本格的な夏の暑さが開始した7月ですが、次回の年金支給日である8月15日(金)まで残り1か月少しと近づいてきました。今回は、厚生労働省が公表した「令和5年度 厚生年金保険・国民年金事業の概況」や日本年金機構の「ねんきん定期便」資料をもとに、年金制度の基本と厚生年金の受給額の実態を整理します。

1. 【年金制度の基本】国民年金と厚生年金の違い

最初に、年金制度の仕組みについて簡単に確認をしておきます。

日本の公的年金制度は、1階部分にあたる「国民年金」と2階部分にあたる「厚生年金」からなる「2階建て構造」といわれています。

1.1 【国民年金】20歳からの基礎的な保障

  • 加入対象は?:原則、日本に住む20歳から60歳未満のすべての人
  • 保険料は?:全員一律、年度ごとに見直しあり(※1)
  • 年金額は?:保険料を全期間(480カ月)納付した場合、65歳以降に満額の基礎年金(※2)を受給できる(未納期間分に応じて減額調整)
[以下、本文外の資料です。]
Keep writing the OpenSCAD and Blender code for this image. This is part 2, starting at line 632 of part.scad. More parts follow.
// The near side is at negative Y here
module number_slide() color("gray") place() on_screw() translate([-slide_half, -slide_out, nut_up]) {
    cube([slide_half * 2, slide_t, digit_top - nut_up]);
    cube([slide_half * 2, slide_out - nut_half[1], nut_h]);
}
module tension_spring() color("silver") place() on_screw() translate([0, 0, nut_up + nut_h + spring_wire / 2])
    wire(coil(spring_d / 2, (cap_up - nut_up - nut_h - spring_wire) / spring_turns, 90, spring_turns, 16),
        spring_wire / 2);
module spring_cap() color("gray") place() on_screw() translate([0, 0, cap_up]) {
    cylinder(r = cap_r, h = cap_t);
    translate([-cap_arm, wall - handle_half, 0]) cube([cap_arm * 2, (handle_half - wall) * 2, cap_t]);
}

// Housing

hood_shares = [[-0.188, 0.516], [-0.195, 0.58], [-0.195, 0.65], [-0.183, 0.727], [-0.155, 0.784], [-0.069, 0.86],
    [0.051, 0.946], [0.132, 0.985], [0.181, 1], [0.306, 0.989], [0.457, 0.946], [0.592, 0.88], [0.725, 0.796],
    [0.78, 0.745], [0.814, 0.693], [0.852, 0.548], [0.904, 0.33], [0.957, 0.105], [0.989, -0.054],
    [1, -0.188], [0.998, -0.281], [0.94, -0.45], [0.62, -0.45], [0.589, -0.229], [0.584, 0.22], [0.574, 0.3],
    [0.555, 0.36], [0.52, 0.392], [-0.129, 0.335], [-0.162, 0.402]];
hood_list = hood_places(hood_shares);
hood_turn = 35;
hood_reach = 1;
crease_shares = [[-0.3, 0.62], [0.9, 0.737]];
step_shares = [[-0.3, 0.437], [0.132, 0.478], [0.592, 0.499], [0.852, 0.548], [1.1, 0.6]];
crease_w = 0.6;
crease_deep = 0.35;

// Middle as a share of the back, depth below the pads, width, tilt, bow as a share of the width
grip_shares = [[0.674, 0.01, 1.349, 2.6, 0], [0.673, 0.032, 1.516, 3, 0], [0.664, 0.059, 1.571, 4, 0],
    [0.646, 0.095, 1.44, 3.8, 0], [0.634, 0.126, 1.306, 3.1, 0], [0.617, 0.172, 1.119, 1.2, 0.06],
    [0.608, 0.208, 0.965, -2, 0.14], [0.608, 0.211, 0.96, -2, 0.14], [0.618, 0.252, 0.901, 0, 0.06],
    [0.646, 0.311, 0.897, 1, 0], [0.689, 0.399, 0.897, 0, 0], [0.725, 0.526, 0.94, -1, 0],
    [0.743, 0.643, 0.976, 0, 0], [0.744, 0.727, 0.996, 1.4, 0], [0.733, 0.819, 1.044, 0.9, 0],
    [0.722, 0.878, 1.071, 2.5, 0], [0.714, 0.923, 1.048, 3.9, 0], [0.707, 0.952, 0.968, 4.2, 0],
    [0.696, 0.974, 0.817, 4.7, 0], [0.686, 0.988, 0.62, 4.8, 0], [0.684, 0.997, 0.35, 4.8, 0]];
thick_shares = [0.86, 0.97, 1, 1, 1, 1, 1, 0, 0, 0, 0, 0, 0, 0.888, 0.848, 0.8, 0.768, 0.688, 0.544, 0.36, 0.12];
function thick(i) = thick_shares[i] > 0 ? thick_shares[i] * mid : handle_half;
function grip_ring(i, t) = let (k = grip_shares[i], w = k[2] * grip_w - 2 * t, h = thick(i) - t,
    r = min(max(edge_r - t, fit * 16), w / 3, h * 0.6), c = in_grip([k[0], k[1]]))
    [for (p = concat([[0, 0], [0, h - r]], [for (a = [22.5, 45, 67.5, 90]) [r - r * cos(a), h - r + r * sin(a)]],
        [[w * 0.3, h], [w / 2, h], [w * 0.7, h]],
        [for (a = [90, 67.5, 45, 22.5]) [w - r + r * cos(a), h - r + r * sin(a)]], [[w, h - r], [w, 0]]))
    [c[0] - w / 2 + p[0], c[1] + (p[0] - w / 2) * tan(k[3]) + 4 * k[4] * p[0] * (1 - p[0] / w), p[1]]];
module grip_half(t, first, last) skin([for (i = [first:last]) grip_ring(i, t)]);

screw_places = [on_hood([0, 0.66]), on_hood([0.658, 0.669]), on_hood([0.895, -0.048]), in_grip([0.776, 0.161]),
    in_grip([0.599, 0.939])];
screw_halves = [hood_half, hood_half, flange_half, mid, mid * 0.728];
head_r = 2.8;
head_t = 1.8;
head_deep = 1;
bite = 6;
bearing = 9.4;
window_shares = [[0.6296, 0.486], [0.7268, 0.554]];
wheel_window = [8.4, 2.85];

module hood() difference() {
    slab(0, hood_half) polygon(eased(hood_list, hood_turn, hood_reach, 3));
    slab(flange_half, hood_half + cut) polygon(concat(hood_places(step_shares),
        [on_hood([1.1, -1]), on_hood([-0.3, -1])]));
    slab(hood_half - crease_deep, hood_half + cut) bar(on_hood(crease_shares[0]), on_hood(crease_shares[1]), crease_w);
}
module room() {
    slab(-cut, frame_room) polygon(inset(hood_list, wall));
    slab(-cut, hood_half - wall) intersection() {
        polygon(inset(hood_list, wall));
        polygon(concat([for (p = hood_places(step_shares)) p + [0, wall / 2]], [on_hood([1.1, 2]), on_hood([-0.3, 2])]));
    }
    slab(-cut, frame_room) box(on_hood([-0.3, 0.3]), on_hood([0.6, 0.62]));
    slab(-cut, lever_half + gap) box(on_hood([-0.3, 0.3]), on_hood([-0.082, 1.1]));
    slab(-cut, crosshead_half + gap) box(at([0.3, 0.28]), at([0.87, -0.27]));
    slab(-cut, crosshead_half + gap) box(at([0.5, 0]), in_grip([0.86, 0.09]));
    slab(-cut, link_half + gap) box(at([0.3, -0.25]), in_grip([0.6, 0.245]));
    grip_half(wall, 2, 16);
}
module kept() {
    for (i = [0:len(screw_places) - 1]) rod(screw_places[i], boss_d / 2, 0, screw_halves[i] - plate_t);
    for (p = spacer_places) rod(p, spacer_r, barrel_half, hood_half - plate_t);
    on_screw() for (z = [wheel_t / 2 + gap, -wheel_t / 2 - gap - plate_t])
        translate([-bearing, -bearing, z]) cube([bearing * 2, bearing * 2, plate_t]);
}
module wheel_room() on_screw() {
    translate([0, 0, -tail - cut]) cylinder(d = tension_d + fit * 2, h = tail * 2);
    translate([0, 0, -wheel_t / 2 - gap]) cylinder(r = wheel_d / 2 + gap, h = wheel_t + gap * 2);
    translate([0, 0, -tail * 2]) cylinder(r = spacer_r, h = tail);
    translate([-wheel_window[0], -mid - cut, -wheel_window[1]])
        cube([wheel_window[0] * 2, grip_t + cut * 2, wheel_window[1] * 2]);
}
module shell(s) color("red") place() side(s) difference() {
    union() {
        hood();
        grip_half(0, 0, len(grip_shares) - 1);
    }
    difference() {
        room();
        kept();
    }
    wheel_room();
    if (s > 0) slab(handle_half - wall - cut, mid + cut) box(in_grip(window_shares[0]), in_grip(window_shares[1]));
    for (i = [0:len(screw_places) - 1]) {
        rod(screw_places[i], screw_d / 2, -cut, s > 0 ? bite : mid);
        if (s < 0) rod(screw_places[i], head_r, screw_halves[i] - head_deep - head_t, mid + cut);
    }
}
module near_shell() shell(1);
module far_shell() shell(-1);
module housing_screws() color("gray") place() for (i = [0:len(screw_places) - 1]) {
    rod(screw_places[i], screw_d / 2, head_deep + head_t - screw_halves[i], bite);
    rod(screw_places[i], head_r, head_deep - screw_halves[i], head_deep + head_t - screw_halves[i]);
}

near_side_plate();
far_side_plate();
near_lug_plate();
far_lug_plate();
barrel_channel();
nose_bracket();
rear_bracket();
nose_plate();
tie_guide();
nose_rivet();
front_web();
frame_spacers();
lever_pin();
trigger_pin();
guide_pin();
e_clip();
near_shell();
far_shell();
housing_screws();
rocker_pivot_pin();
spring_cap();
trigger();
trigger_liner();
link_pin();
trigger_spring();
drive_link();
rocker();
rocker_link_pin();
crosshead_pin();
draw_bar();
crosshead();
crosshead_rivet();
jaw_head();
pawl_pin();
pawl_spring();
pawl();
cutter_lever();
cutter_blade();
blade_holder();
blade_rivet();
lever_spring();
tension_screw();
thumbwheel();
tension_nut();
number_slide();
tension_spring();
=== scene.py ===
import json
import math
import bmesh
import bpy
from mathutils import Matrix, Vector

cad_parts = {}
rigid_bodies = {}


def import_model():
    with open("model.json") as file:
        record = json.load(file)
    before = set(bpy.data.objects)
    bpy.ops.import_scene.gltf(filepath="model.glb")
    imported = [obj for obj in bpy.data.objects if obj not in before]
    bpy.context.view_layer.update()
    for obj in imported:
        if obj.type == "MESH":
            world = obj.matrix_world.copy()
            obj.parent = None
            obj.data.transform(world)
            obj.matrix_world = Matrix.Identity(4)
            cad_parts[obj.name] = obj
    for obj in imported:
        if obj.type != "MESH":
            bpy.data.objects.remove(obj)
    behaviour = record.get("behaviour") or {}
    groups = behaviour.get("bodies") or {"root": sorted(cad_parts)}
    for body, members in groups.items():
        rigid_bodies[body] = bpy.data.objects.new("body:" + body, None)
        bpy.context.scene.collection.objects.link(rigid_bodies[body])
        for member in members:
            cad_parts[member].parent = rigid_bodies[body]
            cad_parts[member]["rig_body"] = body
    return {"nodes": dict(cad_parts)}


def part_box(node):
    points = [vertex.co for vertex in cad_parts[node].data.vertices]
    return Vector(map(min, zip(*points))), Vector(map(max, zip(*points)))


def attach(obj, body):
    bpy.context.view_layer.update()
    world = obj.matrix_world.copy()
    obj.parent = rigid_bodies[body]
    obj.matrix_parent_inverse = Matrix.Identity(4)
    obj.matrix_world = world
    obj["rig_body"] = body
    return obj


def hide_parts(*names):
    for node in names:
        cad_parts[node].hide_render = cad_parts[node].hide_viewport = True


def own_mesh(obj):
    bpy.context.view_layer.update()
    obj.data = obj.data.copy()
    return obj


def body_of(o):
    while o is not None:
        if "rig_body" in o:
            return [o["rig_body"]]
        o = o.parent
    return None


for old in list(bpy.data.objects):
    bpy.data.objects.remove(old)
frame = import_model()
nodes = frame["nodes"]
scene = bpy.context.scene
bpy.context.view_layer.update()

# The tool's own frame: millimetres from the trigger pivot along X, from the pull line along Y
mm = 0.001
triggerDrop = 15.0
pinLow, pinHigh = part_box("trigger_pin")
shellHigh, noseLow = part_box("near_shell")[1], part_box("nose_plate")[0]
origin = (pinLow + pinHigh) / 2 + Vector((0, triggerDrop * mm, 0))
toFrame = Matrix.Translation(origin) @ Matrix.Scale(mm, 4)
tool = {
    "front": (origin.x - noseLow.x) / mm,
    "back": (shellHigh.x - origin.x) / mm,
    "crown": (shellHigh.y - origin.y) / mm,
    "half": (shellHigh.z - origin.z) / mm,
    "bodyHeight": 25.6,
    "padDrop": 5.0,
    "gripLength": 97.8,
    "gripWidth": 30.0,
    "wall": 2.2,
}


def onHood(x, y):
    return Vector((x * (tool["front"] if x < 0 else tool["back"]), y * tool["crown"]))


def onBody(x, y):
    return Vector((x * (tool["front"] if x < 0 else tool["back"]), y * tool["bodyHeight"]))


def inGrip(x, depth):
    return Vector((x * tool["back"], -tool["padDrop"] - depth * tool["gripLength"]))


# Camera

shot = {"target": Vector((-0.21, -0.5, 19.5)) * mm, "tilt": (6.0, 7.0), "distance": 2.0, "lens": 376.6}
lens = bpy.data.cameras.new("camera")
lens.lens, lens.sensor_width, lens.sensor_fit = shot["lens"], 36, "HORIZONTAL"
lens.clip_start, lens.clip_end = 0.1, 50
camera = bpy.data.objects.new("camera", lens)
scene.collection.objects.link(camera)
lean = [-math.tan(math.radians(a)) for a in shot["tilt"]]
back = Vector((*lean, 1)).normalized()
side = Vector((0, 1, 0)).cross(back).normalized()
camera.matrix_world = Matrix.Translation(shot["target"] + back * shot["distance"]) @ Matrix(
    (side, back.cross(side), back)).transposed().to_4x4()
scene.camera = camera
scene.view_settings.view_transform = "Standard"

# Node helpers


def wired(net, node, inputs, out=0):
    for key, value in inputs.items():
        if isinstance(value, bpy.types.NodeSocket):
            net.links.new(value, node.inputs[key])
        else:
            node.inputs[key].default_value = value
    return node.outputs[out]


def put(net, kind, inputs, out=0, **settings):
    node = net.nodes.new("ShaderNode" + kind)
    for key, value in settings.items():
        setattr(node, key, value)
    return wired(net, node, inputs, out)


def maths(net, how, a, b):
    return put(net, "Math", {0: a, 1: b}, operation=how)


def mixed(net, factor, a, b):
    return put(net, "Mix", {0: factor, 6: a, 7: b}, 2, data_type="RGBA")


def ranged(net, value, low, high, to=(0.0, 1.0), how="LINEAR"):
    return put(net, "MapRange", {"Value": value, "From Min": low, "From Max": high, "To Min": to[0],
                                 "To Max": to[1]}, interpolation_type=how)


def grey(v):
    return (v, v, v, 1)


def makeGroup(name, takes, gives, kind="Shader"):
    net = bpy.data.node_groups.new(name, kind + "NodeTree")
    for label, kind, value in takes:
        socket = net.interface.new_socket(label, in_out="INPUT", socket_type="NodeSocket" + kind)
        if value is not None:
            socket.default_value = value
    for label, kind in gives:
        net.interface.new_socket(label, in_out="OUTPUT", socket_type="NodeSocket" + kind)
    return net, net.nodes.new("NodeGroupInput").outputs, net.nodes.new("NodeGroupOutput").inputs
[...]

※1 国民年金保険料:1万7510円(2025年度の月額)
※2 国民年金(老齢基礎年金)の満額:6万9308円(2025年度の月額)

1.2 【厚生年金】報酬に応じて支給額が決まるしくみ

  • 加入対象は?:主に会社員、公務員など
  • 保険料は?:収入に応じて(上限あり)決定する報酬比例制
  • 年金額は?:加入期間や納付保険料により決定(国民年金に上乗せして支給)

国民年金の保険料は「全員一律」ですが、厚生年金の保険料は「報酬比例制」です。

そのため、現役時代に「国民年金」または「厚生年金」のどちらに加入していたかで、老後の受給額に大きな差が出ます。

厚生年金の場合、毎月の給与や賞与などおった報酬に所定の保険料率を乗じて保険料を決定するため、納付する保険料は人それぞれ異なります。